You walk into a car dealership and the salesman asks if you would like to test-drive a well-equipped, technologically advanced midsize sedan.
The vehicle gets 30 percent better fuel economy than the conventional version, is much zippier, and runs so clean that it actually removes dangerous particles of pollution from the air as you drive down city streets. You ask, “Is the vehicle some sort of new hybrid?” The salesman replies, “No. It’s a diesel!”
That’s right: Clean Diesel. New technology will allow clean diesels to achieve the same emissions standards as the average gasoline car.
Are diesel vehicles a viable green alternative to hybrids?
When it comes to fuel efficiency, the answer is yes. The Volkswagen Jetta Diesel, with a combined highway/city fuel rating of 35 mpg, is in the same league as the most fuel-efficient hybrids. When considering the other benefits of a diesel vehicle—like great performance and long life—modern clean diesel vehicles really give hybrids a run for their money. (Keep in mind: high fuel efficiency means low carbon emissions.)

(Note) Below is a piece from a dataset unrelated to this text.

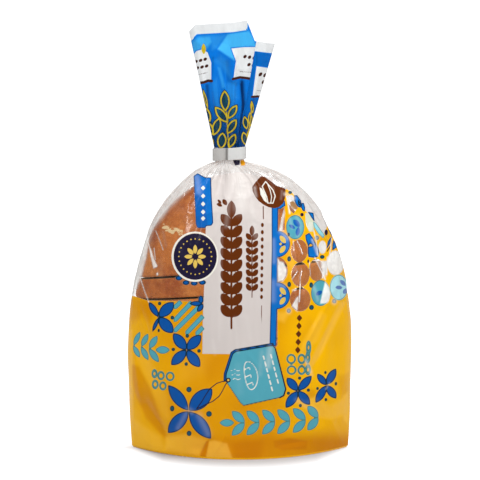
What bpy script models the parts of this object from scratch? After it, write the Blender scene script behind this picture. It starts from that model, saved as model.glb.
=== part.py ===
"""Half a sliced loaf in a printed bread bag, standing on its cut end and gathered at the top by a closure band.

Metres, +Z up. The origin is the middle of the face that the bag stands on, and the printed front looks along -Y.
The bag is one closed solid from its flat bottom, over the loaf's heel and through the band, to the flared tail.
"""

import math

import bmesh
import bpy
import numpy as np

# The bag over the loaf
BODY_HALF_WIDTH = 0.0594  # widest, at BELLY_HEIGHT
BODY_HALF_DEPTH = 0.0390
BELLY_HEIGHT = 0.0450
BASE_HALF_WIDTH = 0.0576
BASE_HALF_DEPTH = 0.0380
BASE_EDGE = 0.0012  # rounding where the sides meet the flat bottom
DOME_POWER = 2.6  # how full the front view's shoulders are
SIDE_DOME_START = 0.0520  # the side view starts to round over here
SIDE_DOME_POWER = 2.3
CORNER_FADE = 0.0420  # the pointed bottom corners have become round sides at this height

# The neck inside the band
NECK_BOTTOM = 0.1532
NECK_TOP = 0.1614
NECK_SHIFT = -0.0056  # the neck stands left of the bag's middle
NECK_HALF_WIDTH = 0.0079
NECK_HALF_DEPTH = 0.0046
NECK_POWER = 2.6
SHIFT_POWER = 6.0  # the shoulders lean to the neck only close under it
SHIFT_START = 0.1200

# The tail above the band, a fan of flattened film. Its top edge is given by x and z, left to right:
# a cut-back left corner, a long edge that rises to a peak, and the lower edge of the ply folded over at the right.
TAIL_EDGE = (
    (-0.0270, 0.2215),
    (-0.0236, 0.2251),
    (-0.0147, 0.2256),
    (-0.0034, 0.2263),
    (0.0036, 0.2274),
    (0.0078, 0.2166),
    (0.0186, 0.2152),
)
TAIL_HALF_DEPTH = 0.0042
TAIL_POWER = 2.2
TAIL_FLATNESS = 5.0
PLY_FOLD_TOP = 0.0082  # x of the folded-over ply's left edge, at the tail's top
PLY_FOLD_NECK = -0.0010  # and where it dies out, at the neck
PLY_STEP = 0.0020  # that ply lies this far in front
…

Reaching the higher level of cleanliness requires deployment of some very fancy technologies such as improved injection and combustion systems, and better exhaust traps and treatment systems. The filter systems will, in fact, emit exhaust with fewer particulates than it takes in.
What Is Diesel?
Diesels are also known as compression ignition engines, and have a different combustion cycle than gasoline engines.
- In a gasoline engine, fuel is mixed with air, drawn into the cylinder, and ignited by a spark from the spark plug.
- In a diesel, air is drawn into the cylinder and compressed first without fuel present. This compression heats the air to such a high temperature that when fuel is then injected into the cylinder, it combusts.
By using higher compression ratios and higher combustion temperatures, diesels operate more efficiently. As a result, diesel vehicles attain better fuel economy than their gasoline counterparts. This fuel economy advantage is enhanced by the fact that a gallon of diesel fuel contains about 10 percent more energy than a gallon of gasoline. These two factors help modern direct-injection diesel vehicles achieve roughly 30 to 50 percent higher fuel economy than their gasoline-fueled counterparts.